Manca nel documento un qualsiasi cenno ai motivi per cui, negli anni passati, quelle ricette – più o meno le stesse – non hanno modificato di una virgola le tragiche tendenze dell’economia italiana. Le risorse erano poche? Troppo timidi gli interventi? Troppo forte il condizionamento internazionale? Come si vede i motivi potrebbero essere tanti. Ma una loro disamina sarebbe stata necessaria per dimostrare che quello che non era avvenuto negli anni passati, poteva inverarsi nell’immediato futuro. Sarebbe stata, se non altro, utile per convincere gli scettici. Categoria alla quale ci sentiamo di appartenere. Convinti, come siamo, che il declino italiano derivi soprattutto da una cattiva lettura della nostra realtà nazionale. Argomento di per sé non risolutivo, ma l’unico capace di innescare quella scossa che, in prospettiva, può farci forse uscire dal guado.

Tutto ciò, ovviamente, non c’è nel documento elaborato dai tecnici del ministero. Vi sono, in compenso, tanti riferimenti impliciti alla situazione politica sia europea (la disamina delle misure messe in campo) che italiana: il documento di Colao, la lunga kermesse degli Stati generali. Postille obbligate per mantenere in piedi l’unità della maggioranza. Ma poi quando si tratta di prendere il toro per le corna, tutte le implicite debolezze riemergono, come in un torrente carsico. La caduta del Pil, per l’anno in corso, è cifrata all’8 per cento. Valore che non trova riscontro in nessun altra previsione. Tanto per fare un esempio il Fmi prevede una caduta del 12,8. La Banca d’Italia considera una forchetta compresa tra il 9,2 ed il 13,1. Insomma: un abisso che trascina con sé tutte le altre variabili di natura finanziaria che il documento governativo, pudicamente, non prova nemmeno a citare.

Non insisteremo, pertanto, nel descrivere le politiche settoriali. Su un aspetto, tuttavia, vale la pena soffermarsi. Welcome, come dicono gli inglesi, per l’accento riposto sulla necessità di una riforma fiscale. Sennonché le sue linee guida seguono l’impostazione tradizionale di un partito, come il Pd, che anche giustamente vuol difendere soprattutto, se non esclusivamente, i lavoratori dipendenti. Che sono poi quelli che le tasse le pagano veramente. Purtroppo non basta. Per un obiettivo, che resta comunque parziale, mancano le risorse. Almeno per interventi significativi, che non siano i pochi soldi già messi in busta paga.
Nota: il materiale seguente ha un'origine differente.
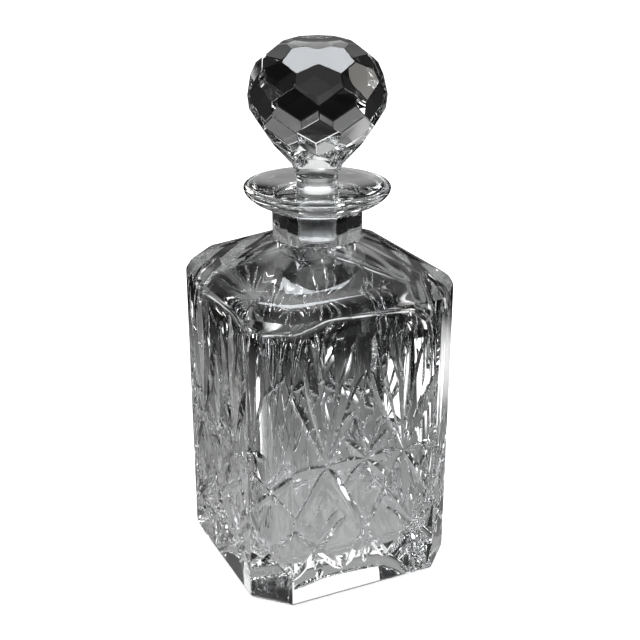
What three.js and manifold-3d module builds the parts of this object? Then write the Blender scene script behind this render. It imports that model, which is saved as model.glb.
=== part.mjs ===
// Cut crystal decanter: a thick square bottle with wheel-cut faces, and a faceted ball stopper on its plug.
// Millimetres, +Z up. The origin is the centre of the foot, and the wide faces look along X and Y.
import * as THREE from 'three';
import { ConvexGeometry } from 'three/addons/geometries/ConvexGeometry.js';
import { mergeVertices } from 'three/addons/utils/BufferGeometryUtils.js';
import Module from 'manifold-3d';

// Bottle body
const BODY_SIDE = 96;             // across the flat faces
const CORNER_CUT = 13.9;          // taken off each corner, measured along a face
const CORNER_SHARE = 0.6;         // how much the corner cut shrinks where the outline is inset
const FOOT_EDGE = 1.4;            // bevel round the foot
const WALL_TOP = 130;             // where the upright faces end
const SHOULDER_EDGE = 135.6;      // top of the rolled edge above the faces
const SHOULDER_INSET = 3.6;       // how far that edge lies inside the faces
const NECK_BASE = 148.5;
const NECK_RADIUS = 19.1;
const LIP_RADIUS = 31;
const LIP_TOP = 171.2;
const LIP_DEPTH = 10.2;           // from the rim down to where the neck starts to flare
const MOUTH_DROP = 2.2;           // depth of the dished top, from rim to mouth
const MOUTH_EASE = 0.8;           // rounding where the bore meets the dish
// Hollow inside
const WALL = 7.5;
const FLOOR = 14;
const FLOOR_ROUND = 4;            // rounding where the floor meets the walls
const INNER_CORNER = 17;
const CAVITY_SHOULDER = 126;
const CAVITY_TOP = 143;
const BORE_BASE = CAVITY_TOP + 3; // where the taper of the bore starts
const BORE_FOOT = 7.9;            // bore radius where it opens into the cavity
const BORE_MOUTH = 9.15;          // bore radius at the mouth
const BORE_TOP = LIP_TOP - MOUTH_DROP - MOUTH_EASE;
// Stopper
const GAP = 0.35;                 // clearance between ground plug and bore
const PLUG_END = 148.2;
const PLUG_EDGE = 1;              // bevel on the plug's lower end
const STEM_FOOT = 174.2;
const STEM_TOP = 180;             // the ring where the stem meets the ball
const STEM_RADIUS = 11;
const BALL_CENTRE = 206.7;
const BALL_RADIUS = 31;           // of the rough ball before it is ground flat
const BALL_TOP = 233;
const BALL_CONE = [21.5, 191.3];  // radius and height where the cone above the stem ends
const TABLE = 23.8;               // flat top facet, above the ball's centre
const FACETS_PER_ROW = 9;
const FIRST_FACET = -114;         // degrees from +X, the way one facet of the second row faces
// Each row of ball facets: latitude in degrees, distance from the centre, turn in half steps
const FACET_ROWS = [
  { latitude: 72.8, distance: 25.65, turn: 0 },
  { latitude: 52, distance: 26.5, turn: 1 },
  { latitude: 23.9, distance: 27.4, turn: 0 },
  { latitude: -5.7, distance: 26.75, turn: 1 },
  { latitude: -32.9, distance: 25.4, turn: 0 },
];
// Wheel cuts
const STAR_HEIGHT = 64;           // the row of fan centres across each face
const FAN_OFFSET = 18;            // from the middle of the face to each outer fan centre
const LIFT = 1;                   // how far a cutter stands out of the glass
// Spears of one fan: [across, up] of the tip, width, depth
const SPEARS = [
  { tip: [18.5, 127], width: 7, depth: 2.2 },
  { tip: [6, 117], width: 5, depth: 1.7 },
  { tip: [28.5, 117], width: 5, depth: 1.7 },
  { tip: [0.8, 104], width: 4, depth: 1.5 },
  { tip: [33.5, 98], width: 4, depth: 1.5 },
];
const SPEAR_WIDEST = 0.62;        // where a spear is widest, as a share of its length
const MITRE = { width: 3, depth: 1.3 };
const CORNER_MITRE = { width: 2.6, depth: 1.1 };

const GLASS = { color: 0xeef2f4, roughness: 0.03, metalness: 0, transparent: true, opacity: 0.4 };

const wasm = await Module();
wasm.setup();

const degrees = (angle) => THREE.MathUtils.degToRad(angle);

function solid(geometry) {
  const bare = geometry.clone();
  bare.deleteAttribute('normal');
  bare.deleteAttribute('uv');
  const merged = mergeVertices(bare, 1e-4);
  return new wasm.Manifold(new wasm.Mesh({
    numProp: 3,
    vertProperties: new Float32Array(merged.attributes.position.array),
    triVerts: new Uint32Array(merged.index.array),
  }));
}

function piece(name, body) {
  const { vertProperties, triVerts } = body.getMesh();
  const geometry = new THREE.BufferGeometry();
  geometry.setAttribute('position', new THREE.BufferAttribute(vertProperties, 3));
  geometry.setIndex(new THREE.BufferAttribute(triVerts, 1));
  geometry.computeVertexNormals();
  const mesh = new THREE.Mesh(geometry, new THREE.MeshStandardMaterial({ ...GLASS }));
  mesh.name = name;
  return mesh;
}

// Revolves [radius, height] points about Z; the profile starts and ends on the axis or closes on itself.
function turned(profile, segments = 36) {
  const lathe = new THREE.LatheGeometry(profile.map(([r, z]) => new THREE.Vector2(r, z)), segments);
  return solid(lathe.rotateX(Math.PI / 2));
}

// The square with cut corners, at height z.
function outline(half, corner, z) {
  const flat = half - corner;
  const points = [];
  for (let side = 0; side < 4; side += 1) {
    const [c, s] = [[1, 0], [0, 1], [-1, 0], [0, -1]][side];
    for (const across of [-flat, flat]) {
      points.push(new THREE.Vector3(c * half - s * across, s * half + c * across, z));
    }
  }
  return points;
}

function circle(radius, z, segments = 32) {
  return Array.from({ length: segments }, (_, i) => {
    const angle = (i / segments) * 2 * Math.PI;
    return new THREE.Vector3(radius * Math.cos(angle), radius * Math.sin(angle), z);
  });
}

const hull = (...groups) => solid(new ConvexGeometry(groups.flat()));

function bottleOutside() {
  const half = BODY_SIDE / 2;
  const inset = (amount, z) => outline(half - amount, CORNER_CUT - amount * CORNER_SHARE, z);
  const body = hull(
    inset(FOOT_EDGE, 0),
    inset(0, FOOT_EDGE),
    inset(0, WALL_TOP),
    inset(SHOULDER_INSET, SHOULDER_EDGE),
    circle(NECK_RADIUS, NECK_BASE),
  );
  const mouth = LIP_TOP - MOUTH_DROP;
  const neck = turned([
    [0, NECK_BASE - 6], [NECK_RADIUS, NECK_BASE - 6], [NECK_RADIUS, LIP_TOP - LIP_DEPTH],
    [24, LIP_TOP - 7.9], [27.5, LIP_TOP - 6.2], [30, LIP_TOP - 3.9],
    [LIP_RADIUS, LIP_TOP - 2], [LIP_RADIUS - 0.1, LIP_TOP - 0.9], [LIP_RADIUS - 0.9, LIP_TOP],
    [24, LIP_TOP - 1], [BORE_MOUTH + 1, mouth], [0, mouth],
  ], 48);
  return body.add(neck);
}

function hollow() {
  const half = BODY_SIDE / 2 - WALL;
  const room = hull(
    outline(half - FLOOR_ROUND, INNER_CORNER - FLOOR_ROUND / 2, FLOOR),
    outline(half, INNER_CORNER, FLOOR + FLOOR_ROUND),
    outline(half, INNER_CORNER, CAVITY_SHOULDER),
    circle(BORE_FOOT + 1.4, CAVITY_TOP),
  );
  const bore = turned([
    [0, CAVITY_TOP - 3], [BORE_FOOT + 2, CAVITY_TOP - 3], [BORE_FOOT, BORE_BASE],
    [BORE_MOUTH, BORE_TOP], [BORE_MOUTH + MOUTH_EASE, BORE_TOP + MOUTH_EASE],
    [BORE_MOUTH + MOUTH_EASE, LIP_TOP + LIFT], [0, LIP_TOP + LIFT],
  ]);
  return room.add(bore);
}

// Points along a line drawn on a wall, from one [u, v] to another. place() turns wall coordinates
// (u across, v up, w out of the glass) into a point of the bottle.
function along(place, [u1, v1], [u2, v2]) {
  const [du, dv] = [u2 - u1, v2 - v1];
  const length = Math.hypot(du, dv);
  const at = (share, across, w) => place(
    u1 + du * share - (dv / length) * across,
    v1 + dv * share + (du / length) * across,
    w,
  );
  return { at, length };
}

// A wheel cut that is pointed at both ends, V-shaped and deepest where it is widest.
function leaf(place, start, end, width, depth, widest = 0.5) {
  const { at } = along(place, start, end);
  const swell = (width / 2) * (1 + LIFT / depth);
  return hull([
    at(0, 0, 0), at(1, 0, 0), at(widest, 0, -depth),
    at(widest, swell, LIFT), at(widest, -swell, LIFT), at(0.02, 0, LIFT), at(0.98, 0, LIFT),
  ]);
}

// A long straight cut of even width with pointed ends.
function mitre(place, start, end, { width, depth }) {
  const { at, length } = along(place, start, end);
  const swell = (width / 2) * (1 + LIFT / depth);
  const run = width / length;
  return hull([
    at(0, 0, 0), at(1, 0, 0), at(run, 0, -depth), at(1 - run, 0, -depth),
    at(run, swell, LIFT), at(run, -swell, LIFT), at(1 - run, swell, LIFT), at(1 - run, -swell, LIFT),
  ]);
}

// The star and its two fans, with the crossed mitres and small leaves under them.
function faceCuts(place) {
  const star = [0, STAR_HEIGHT];
  const cuts = [
    leaf(place, star, [0, 105], 5.5, 1.8, 0.55),
    leaf(place, star, [0, 45], 5, 1.7),
  ];
  for (const side of [-1, 1]) {
    const fan = [side * FAN_OFFSET, STAR_HEIGHT];
    for (const { tip: [u, v], width, depth } of SPEARS) {
      cuts.push(leaf(place, fan, [side * u, v], width, depth, SPEAR_WIDEST));
    }
    cuts.push(leaf(place, star, fan, 4.5, 1.6));
    for (const rise of [-11, 11]) {
      cuts.push(leaf(place, star, [side * 10, STAR_HEIGHT + rise], 3.6, 1.3));
    }
    cuts.push(leaf(place, fan, [side * 33.5, STAR_HEIGHT], 4, 1.4));
    cuts.push(mitre(place, fan, [side * -9, 14], MITRE));
    cuts.push(mitre(place, fan, [side * 35, 36], MITRE));
    cuts.push(mitre(place, [side * 35, 37], [side * 11, 13], MITRE));
    cuts.push(mitre(place, [side * 9, 38], [side * 35, 13], MITRE));
    for (const [lean, tip] of [[-8, 44], [0, 48], [8, 44]]) {
      cuts.push(leaf(place, [side * 22, 31], [side * 22 + lean, tip], 3.4, 1.3));
    }
  }
  return cuts;
}

// Two crossed pairs of mitres, one above the other, on a cut corner.
function cornerCuts(place) {
  const edge = 10.4;
  const pairs = [[62.5, 43], [36, 15.5]];
  return pairs.flatMap(([high, low]) => [-edge, edge].map(
    (u) => mitre(place, [u, high], [-u, low], CORNER_MITRE),
  ));
}

// Every cut of all four faces and all four corners, as one cutter.
function wheelCuts() {
  const half = BODY_SIDE / 2;
  const cornerDistance = (2 * half - CORNER_CUT) / Math.SQRT2;
  const cutters = [];
  const wall = (angle, distance) => (u, v, w) => new THREE.Vector3(
    (distance + w) * Math.cos(angle) - u * Math.sin(angle),
    (distance + w) * Math.sin(angle) + u * Math.cos(angle),
    v,
  );
  for (let quarter = 0; quarter < 4; quarter += 1) {
    cutters.push(...faceCuts(wall(degrees(90 * quarter), half)));
    cutters.push(...cornerCuts(wall(degrees(90 * quarter + 45), cornerDistance)));
  }
  return cutters.reduce((all, cutter) => all.add(cutter));
}

function bottle() {
  return bottleOutside().subtract(hollow()).subtract(wheelCuts());
}

// A big block whose lower face lies across the given direction, to grind one flat facet.
function grinder(latitude, longitude, distance) {
  const size = 3 * BALL_RADIUS;
  const block = new THREE.BoxGeometry(size, size, size);
  block.translate(0, 0, distance + size / 2);
  block.rotateY(degrees(90 - latitude));
  block.rotateZ(degrees(longitude));
  block.translate(0, 0, BALL_CENTRE);
  return solid(block);
}

// The rough ball, a cone below and round above, with its table and rows of facets ground flat.
function ball() {
  const rough = turned([
    [0, STEM_TOP], [STEM_RADIUS, STEM_TOP], BALL_CONE,
    [BALL_RADIUS, BALL_CENTRE - 6], [BALL_RADIUS, BALL_CENTRE + 10],
    [BALL_RADIUS - 5, BALL_TOP], [0, BALL_TOP],
  ], 48);
  let ground = rough.subtract(grinder(90, 0, TABLE));
  const step = 360 / FACETS_PER_ROW;
  for (const { latitude, distance, turn } of FACET_ROWS) {
    for (let i = 0; i < FACETS_PER_ROW; i += 1) {
      ground = ground.subtract(grinder(latitude, FIRST_FACET + (i + turn / 2) * step, distance));
    }
  }
  return ground;
}

// The plug follows the bore's taper, GAP inside it, and widens above the mouth into the stem.
function plug() {
  const taper = (BORE_MOUTH - BORE_FOOT) / (BORE_TOP - BORE_BASE);
  const radius = (z) => BORE_FOOT + taper * (z - BORE_BASE) - GAP;
  return turned([
    [0, PLUG_END], [radius(PLUG_END) - PLUG_EDGE, PLUG_END],
    [radius(PLUG_END + PLUG_EDGE), PLUG_END + PLUG_EDGE],
    [radius(BORE_TOP), BORE_TOP], [radius(BORE_TOP), STEM_FOOT],
    [STEM_RADIUS, STEM_TOP], [STEM_RADIUS + 0.4, STEM_TOP + 1], [0, STEM_TOP + 1],
  ]);
}

const decanter = new THREE.Group();
decanter.add(piece('bottle', bottle()));
decanter.add(piece('stopper', ball().add(plug())));

export default decanter;
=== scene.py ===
"""Cut crystal decanter: a thick square bottle with wheel-cut faces and a faceted ball stopper."""
import math

import bmesh
import bpy
from mathutils import Matrix, Vector


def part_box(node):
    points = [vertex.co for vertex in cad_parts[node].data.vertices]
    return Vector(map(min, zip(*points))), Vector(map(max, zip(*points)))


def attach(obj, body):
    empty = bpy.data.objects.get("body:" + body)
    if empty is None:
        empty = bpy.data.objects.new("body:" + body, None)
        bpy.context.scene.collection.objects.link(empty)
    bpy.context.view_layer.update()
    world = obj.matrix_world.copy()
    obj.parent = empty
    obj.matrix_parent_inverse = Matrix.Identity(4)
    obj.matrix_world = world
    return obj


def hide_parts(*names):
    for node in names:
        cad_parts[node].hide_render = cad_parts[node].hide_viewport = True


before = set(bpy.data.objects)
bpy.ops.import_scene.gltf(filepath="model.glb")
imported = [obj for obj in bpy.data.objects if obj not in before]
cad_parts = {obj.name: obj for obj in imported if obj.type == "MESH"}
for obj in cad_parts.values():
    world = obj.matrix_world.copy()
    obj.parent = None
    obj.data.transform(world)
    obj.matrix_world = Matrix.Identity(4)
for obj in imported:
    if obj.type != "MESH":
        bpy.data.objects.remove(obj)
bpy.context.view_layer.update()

bl_info = {
    "name": "Cut Crystal Decanter",
    "version": (1, 0, 0),
    "blender": (4, 5, 0),
    "location": "3D View > Sidebar > Decanter",
    "description": "Builds a square cut crystal decanter with a faceted ball stopper",
    "category": "Add Mesh",
}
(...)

Le risorse necessarie possono derivare solo da una riforma fiscale che abbia una portata pari a quella degli anni ‘70, che mutò il volto del fisco italiano. Ovviamente si tratterà di tener conto dei cambiamenti intervenuti nella struttura della società italiana, come si fece allora, per rendere la logica del prelievo coerente con i presupposti strutturali in cui esso si innesta. Una riforma, che non si improvvisa. Richiede appunto quella lettura profonda della crisi italiana che è ancora latitante. E che fin quando sarà così, si avrà sempre la scusa di addebitare ad altri, soprattutto all’Europa, le ragioni del proprio fallimento.